Anyway. I promise I don’t work for the lettuce council or anything – I’m just really excited about lettuce right now!
I’m insulin resistant too and walking after meals works great for me. From testing I know I tend to peak at about 90 minutes after eating most things, so I try to time the walk to coincide with my highest BG. For me, it goes down right after exercise, but if I’m still digesting something my BG will go up again within about a half hour after I stop exercising. For example, one day about a year ago I ate too many brownies and spent the next several hours experimenting on the treadmill to find out how long it would really take to get them totally out of my system (too long, as it turned out; I wrote about it here: http://tinyurl.com/4fdkrq). It was a bummer to realize the impact the brownies really had, but good to know how to use exercise to minimize the damage.
I do use the GI concept a lot, although I’ve often found some foods that don’t work for my metabolism quite in the way the tables would sugest. Its a matter of self experimentation. I am also not insulin resistant and use insulin so my problems are different.
One thought I had is what type of beans were they?

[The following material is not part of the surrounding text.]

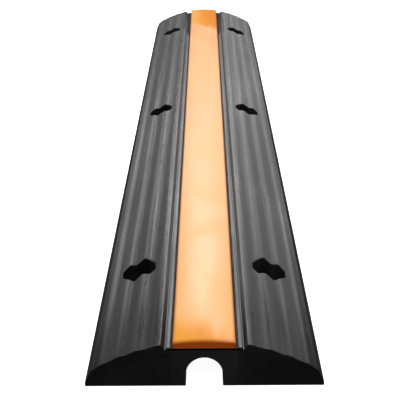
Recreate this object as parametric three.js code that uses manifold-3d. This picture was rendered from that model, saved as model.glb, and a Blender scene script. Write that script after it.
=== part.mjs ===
// Floor cord cover: a moulded rubber ramp that lies over a cord on the floor, with a bright strip on top.
// Millimetres. X runs across the ramp, Y along it and Z up; the origin is on the floor, in the middle.

import * as THREE from 'three';
import { mergeVertices } from 'three/addons/utils/BufferGeometryUtils.js';
import Module from 'manifold-3d';

// Overall size
const length = 1000;
const width = 130;

// Outer edges: a low upright foot, then a bevel up to the wing
const footHeight = 2;
const bevelRun = 3.5;
const bevelRise = 7.5;

// Cord channel: upright walls under a half-round arch, open to the floor
const channelWidth = 20;
const channelWall = 7;
const webAboveChannel = 5;

// Bright strip, bonded on the recess floor between two locating beads
const stripWidth = 34;
const stripThickness = 6;
const stripRound = 1;
const beadGap = 1.2;
const beadWidth = 2.6;
const beadHeight = 1.1;
const beadRound = 0.45;
const wallGap = 0.6;
const wallLean = 2;

// Wings: one shallow arc, with long ribs standing on it
const wingBelowCrown = 1;
const ribCount = 4;
const ribRelief = 0.5;
const ribInset = 2.5;
const ribOutset = 5.2;
const innerRibSharpness = 1;
const outerRibSharpness = 2;

// Fixing slots: zigzags of two joined diamonds with blunt sides, given by half of the corners from the centre
const slotsPerWing = 3;
const slotFromEnd = 114;
const slotValley = 2;
const slotSideTop = { out: 10.5, along: 6.3 };
const slotSideFoot = { out: 10.5, along: -2.4 };
const slotLongPeak = { out: 2.4, along: -16.5 };
const slotNotch = { out: -2.3, along: -8.8 };
const slotShortPeak = { out: -7.1, along: -12.9 };

// Fineness of the round stretches
const stepsPerRib = 8;
const archSteps = 24;
const domeSteps = 16;
const roundSteps = 4;
const cutterMargin = 2;

// Heights worked out from the stack over the channel
const archRadius = channelWidth / 2;
const recessFloor = channelWall + archRadius + webAboveChannel;
const crown = recessFloor + stripThickness;

// Places across the ramp, from its middle
const stripHalf = stripWidth / 2;
const beadInner = stripHalf + beadGap;
const beadOuter = beadInner + beadWidth;
const recessFoot = beadOuter + wallGap;
const wingStart = recessFoot + wallLean;
const wingEnd = width / 2 - bevelRun;
const firstRib = wingStart + ribInset;
const lastRib = wingEnd - ribOutset;
const ribPitch = (lastRib - firstRib) / (ribCount - 1);

// The wing's arc passes through the shoulder of the bevel and a point above the channel
const shoulder = footHeight + bevelRise;
const wingCrown = crown - wingBelowCrown;
const wingRadius = (wingEnd ** 2 + (wingCrown - shoulder) ** 2) / (2 * (wingCrown - shoulder));
const arcHeight = (x, top, radius) => top - radius + Math.sqrt(radius ** 2 - x ** 2);

// A wave on the arc, with one crest for each rib and narrower crests towards the outer edge
function wingHeight(x) {
  const ribsFromFirst = (x - firstRib) / ribPitch;
  const share = THREE.MathUtils.clamp(ribsFromFirst / (ribCount - 1), 0, 1);
  const sharpness = THREE.MathUtils.lerp(innerRibSharpness, outerRibSharpness, share);
  const wave = (1 + Math.cos(2 * Math.PI * ribsFromFirst)) / 2;
  return arcHeight(x, wingCrown, wingRadius) + ribRelief * wave ** sharpness;
}

// A flat-topped bead with rounded shoulders, from the foot of its outer side to the foot of its inner side
function beadSection() {
  const middle = (beadInner + beadOuter) / 2;
  const roundCentre = beadWidth / 2 - beadRound;
  const outer = [[beadWidth / 2, 0]];
  for (let i = 0; i <= roundSteps; i++) {
    const angle = ((Math.PI / 2) * i) / roundSteps;
    outer.push([roundCentre + beadRound * Math.cos(angle), beadHeight - beadRound * (1 - Math.sin(angle))]);
  }
  const inner = [...outer].reverse().map(([x, z]) => [-x, z]);
  return [...outer, ...inner].map(([x, z]) => [middle + x, recessFloor + z]);
}

// Half of the ramp's section from the channel's crown round the foot and up to the recess, on the +X side
function rampHalf() {
  const points = [];
  for (let i = 0; i <= archSteps / 2; i++) {
    const angle = (Math.PI / 2) * (1 - (2 * i) / archSteps);
    points.push([archRadius * Math.cos(angle), channelWall + archRadius * Math.sin(angle)]);
  }
  points.push([archRadius, 0], [width / 2, 0], [width / 2, footHeight]);
  const wingSteps = Math.round(((wingEnd - wingStart) / ribPitch) * stepsPerRib);
  for (let i = 0; i <= wingSteps; i++) {
    const x = THREE.MathUtils.lerp(wingEnd, wingStart, i / wingSteps);
    points.push([x, wingHeight(x)]);
  }
  points.push([recessFoot, recessFloor], ...beadSection());
  return points;
}

// The strip's section on the +X side, from the edge of its underside to its crown
function stripHalfSection() {
  const radius = wingRadius + wingBelowCrown;
  const edgeTop = arcHeight(stripHalf - stripRound, crown, radius);
  const points = [[stripHalf, recessFloor]];
  for (let i = 0; i < roundSteps; i++) {
    const angle = ((Math.PI / 2) * i) / roundSteps;
    const x = stripHalf - stripRound * (1 - Math.cos(angle));
    points.push([x, edgeTop - stripRound * (1 - Math.sin(angle))]);
  }
  for (let i = 0; i <= domeSteps / 2; i++) {
    const x = (stripHalf - stripRound) * (1 - (2 * i) / domeSteps);
    points.push([x, arcHeight(x, crown, radius)]);
  }
  return points;
}

// A closed section from its +X half and the mirrored half
function mirroredShape(half) {
  const onMiddle = ([x]) => Math.abs(x) < 1e-9;
  const other = half.filter((point) => !onMiddle(point)).reverse();
  const points = [...half, ...other.map(([x, z]) => [-x, z])];
  return new THREE.Shape(points.map(([x, z]) => new THREE.Vector2(x, z)));
}

// A section in X and Z, run along the whole length
function runAlongY(shape) {
  const geometry = new THREE.ExtrudeGeometry(shape, { depth: length, bevelEnabled: false });
  return geometry.rotateX(Math.PI / 2).translate(0, length / 2, 0);
}

// One slot's outline, point-symmetric about its centre; side is 1 on the +X wing and -1 on the other
function slotShape(side) {
  const corners = [slotSideTop, slotSideFoot, slotLongPeak, slotNotch, slotShortPeak];
  const half = corners.map(({ out, along }) => new THREE.Vector2(side * out, along));
  return new THREE.Shape([...half, ...half.map((corner) => corner.clone().negate())]);
}

// A prism that cuts one slot from below the floor to above the crown
function slotCutter(side, row) {
  const depth = crown + 2 * cutterMargin;
  const geometry = new THREE.ExtrudeGeometry(slotShape(side), { depth, bevelEnabled: false });
  const slotOut = firstRib + (slotValley - 0.5) * ribPitch;
  const slotPitch = (length - 2 * slotFromEnd) / (slotsPerWing - 1);
  return geometry.translate(side * slotOut, slotFromEnd - length / 2 + row * slotPitch, -cutterMargin);
}

const wasm = await Module();
wasm.setup();

// A closed geometry as a solid for cutting, and back
function toSolid(geometry) {
  const bare = geometry.clone();
  bare.deleteAttribute('normal');
  bare.deleteAttribute('uv');
  const merged = mergeVertices(bare, 1e-5);
  const vertProperties = new Float32Array(merged.attributes.position.array);
  const triVerts = new Uint32Array(merged.index.array);
  return new wasm.Manifold(new wasm.Mesh({ numProp: 3, vertProperties, triVerts }));
}

function toGeometry(solid) {
  const { vertProperties, triVerts } = solid.getMesh();
  const geometry = new THREE.BufferGeometry();
  geometry.setAttribute('position', new THREE.BufferAttribute(vertProperties, 3));
  geometry.setIndex(new THREE.BufferAttribute(triVerts, 1));
  geometry.computeVertexNormals();
  return geometry;
}

// The rubber ramp, with its slots cut through both wings
function rampBody() {
  let solid = toSolid(runAlongY(mirroredShape(rampHalf())));
  for (const side of [-1, 1]) {
    for (let row = 0; row < slotsPerWing; row++) {
      solid = solid.subtract(toSolid(slotCutter(side, row)));
    }
  }
  const rubber = new THREE.MeshStandardMaterial({ color: 0x242424, roughness: 0.7, metalness: 0 });
  const mesh = new THREE.Mesh(toGeometry(solid), rubber);
  mesh.name = 'ramp_body';
  return mesh;
}

// The bright strip along the crown
function visibilityStrip() {
  const geometry = runAlongY(mirroredShape(stripHalfSection()));
  const orange = new THREE.MeshStandardMaterial({ color: 0xf2920f, roughness: 0.4, metalness: 0 });
  const mesh = new THREE.Mesh(geometry, orange);
  mesh.name = 'visibility_strip';
  return mesh;
}

const cordCover = new THREE.Group();
cordCover.name = 'floor_cord_cover';
cordCover.add(rampBody(), visibilityStrip());

export default cordCover;
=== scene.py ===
"""A floor cord cover: a ribbed black rubber ramp with an orange strip, on a pale studio floor."""

import math

import bpy
import numpy as np
from mathutils import Matrix, Vector
from mathutils.geometry import delaunay_2d_cdt


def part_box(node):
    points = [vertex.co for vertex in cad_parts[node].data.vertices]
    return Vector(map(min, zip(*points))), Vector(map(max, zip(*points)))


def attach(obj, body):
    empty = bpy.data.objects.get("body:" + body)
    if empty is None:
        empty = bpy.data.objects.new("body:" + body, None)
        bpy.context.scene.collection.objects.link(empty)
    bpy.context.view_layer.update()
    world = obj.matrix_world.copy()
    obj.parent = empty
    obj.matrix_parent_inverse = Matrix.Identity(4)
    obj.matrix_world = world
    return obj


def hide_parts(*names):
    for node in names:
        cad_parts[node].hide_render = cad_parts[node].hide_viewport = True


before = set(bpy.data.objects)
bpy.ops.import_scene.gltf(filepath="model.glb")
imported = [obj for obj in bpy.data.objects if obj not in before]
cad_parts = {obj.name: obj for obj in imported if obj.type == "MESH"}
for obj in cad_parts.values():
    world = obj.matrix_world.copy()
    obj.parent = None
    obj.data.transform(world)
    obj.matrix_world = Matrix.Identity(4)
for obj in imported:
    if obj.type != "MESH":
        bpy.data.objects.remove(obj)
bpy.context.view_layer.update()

MM = 0.001

# Places across the ramp, as the solids have them
STRIP_HALF = 17 * MM
BEAD_MIDDLE = 19.5 * MM
BEAD_HALF = 1.3 * MM
WING_START = 23.4 * MM
FIRST_RIB = 25.9 * MM
RIB_PITCH = 10.133 * MM

# Rounding of the edges, and how finely both shapes are drawn again
SECTION_ROUND = 0.6 * MM
RAMP_END_ROUND = 0.45 * MM
STRIP_END_ROUND = 2.2 * MM
RIM_ROUND = 0.6 * MM
SLOT_CORNER_ROUND = 1.1 * MM
ROUND_STEPS = 4
ROUND_SHARE_OF_SIDE = 0.45
LEAST_MITRE_COSINE = 0.5
SHARP_TURN = math.radians(25)
SHARP_EDGE = math.radians(40)
SECTION_STEP = 3 * MM
RIM_STEP = 0.8 * MM
RIM_CLEAR = 0.3 * MM
ROW_STEP = 9 * MM
SLOT_ROW_STEP = 2.5 * MM
SLOT_PATCH = 21 * MM
SLOT_SIDE_PATCH = 4 * MM
WING_LOWEST = 5 * MM
SAME_PLACE = 1e-6
TRIANGLE_SNAP = 1e-8

# The photograph's camera, fitted to the ramp's corners, outline and slots
CAMERA_AT = Vector((1.51, -1032.4, 298.6)) * MM
CAMERA_PITCH = math.radians(19.777)
CAMERA_YAW = math.radians(0.331)
CAMERA_ROLL = math.radians(-0.482)
FOCAL_PIXELS = 1109.9
IMAGE_PIXELS = 400

# Stretches along the ramp, in metres from its middle, over which its wear and painted sheen, the painted
# light in its grooves, and its colour with its painted reflection change
WEAR_SHEEN_FRONT = (-0.475, -0.41)
WEAR_SHEEN_BACK = (0.0, 0.3)
GRIME_BACK = (0.33, 0.395)
GROOVE_LIGHT_BOTH_ENDS = (0.40, 0.49)
BLEACHED_SHEEN_FRONT = (-0.494, -0.436)
BLEACHED_SHEEN_BACK = (0.380, 0.426)

# How far out the grime reaches at the back end, and where it starts to thin
GRIME_LEFT = 31 * MM
GRIME_RIGHT = 26 * MM
GRIME_THINS = 21 * MM

# Colours, and the roughness of what is matt
RUBBER_DARK = (0.0095, 0.0095, 0.0102, 1)
RUBBER_BLOOM = (0.022, 0.022, 0.023, 1)
# Worn rubber grey, which also stands in for a painted sheen on the rib crests
RUBBER_WORN_SHEEN = (0.125, 0.125, 0.128, 1)
# Pale grey painted into the shaded grooves beside the beads as painted light
GROOVE_LIGHT = (0.120, 0.118, 0.114, 1)
ORANGE_LEFT = (0.75, 0.320, 0.014, 1)
ORANGE_RIGHT = (0.72, 0.190, 0.001, 1)
# Darker, redder orange on the upright faces as painted shade
ORANGE_SHADED_SIDES = (0.82, 0.140, 0.001, 1)
# Paler orange, partly from bleaching and partly a painted reflection
BLEACHED_SHEEN_DARKER = (0.84, 0.345, 0.066, 1)
BLEACHED_SHEEN_PALER = (0.88, 0.395, 0.100, 1)
SCUFFED = (0.92, 0.50, 0.20, 1)
# Painted shade along the strip's edges, beside the gaps next to it
EDGE_SHADE = (0.34, 0.085, 0.006, 1)
MATT = 0.85


# Node helpers

def new_material(name):
    material = bpy.data.materials.new(name)
    material.use_nodes = True
    return material, material.node_tree, material.node_tree.nodes["Principled BSDF"]


def add_node(tree, kind, **values):
    node = tree.nodes.new(kind)
    for key, value in values.items():
        setattr(node, key, value)
    return node


def set_input(tree, node, key, value):
    """A socket goes in as a link, and a number or colour as the socket's own value."""
    if isinstance(value, bpy.types.NodeSocket):
        tree.links.new(value, node.inputs[key])
    else:
        node.inputs[key].default_value = value


def math_node(tree, operation, *values):
    node = add_node(tree, "ShaderNodeMath", operation=operation)
    for place, value in enumerate(values):
        set_input(tree, node, place, value)
    return node.outputs[0]


def stretched(tree, scale):
    """Object coordinates, scaled by a different number along each axis."""
    place = add_node(tree, "ShaderNodeTexCoord").outputs["Object"]
    mapping = add_node(tree, "ShaderNodeMapping")
    set_input(tree, mapping, "Vector", place)
    mapping.inputs["Scale"].default_value = scale
    return mapping.outputs["Vector"]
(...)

Most beans in the list of foods on the GI data base are low GI, but most of the beans listed are those normally dried.
Green beans ie haricots verts (as described here in France) are usually cooked whole and are both low carb and low GI.
Broad beans( fava or feves ) served fresh, podded have according to the GI institute a surprisingly high GI (79 ) The glycemic load is fairly low but the’ normal’ serving size used for testing is 80gms, less than half an American cup .

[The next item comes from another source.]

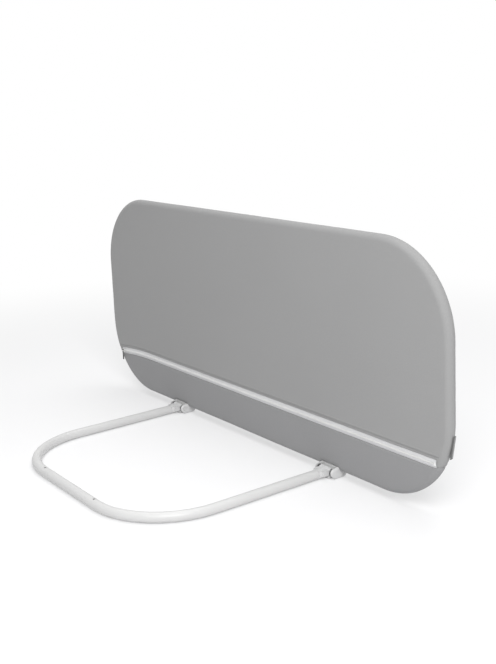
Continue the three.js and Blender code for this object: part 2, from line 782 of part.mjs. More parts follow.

I am sorry, I was only trying to help. There are several differences in the names of vegetable varieties between British and American English so it can be confusing, which was why I took the time to try to find out the names in the US and found there was also a multiplicity of names.
I’m sorry if I sounded snarky. The type of bean wasn’t very ‘normal’ by US standards at least. It’s just that we let some of our green beans (haricots verts) get too mature.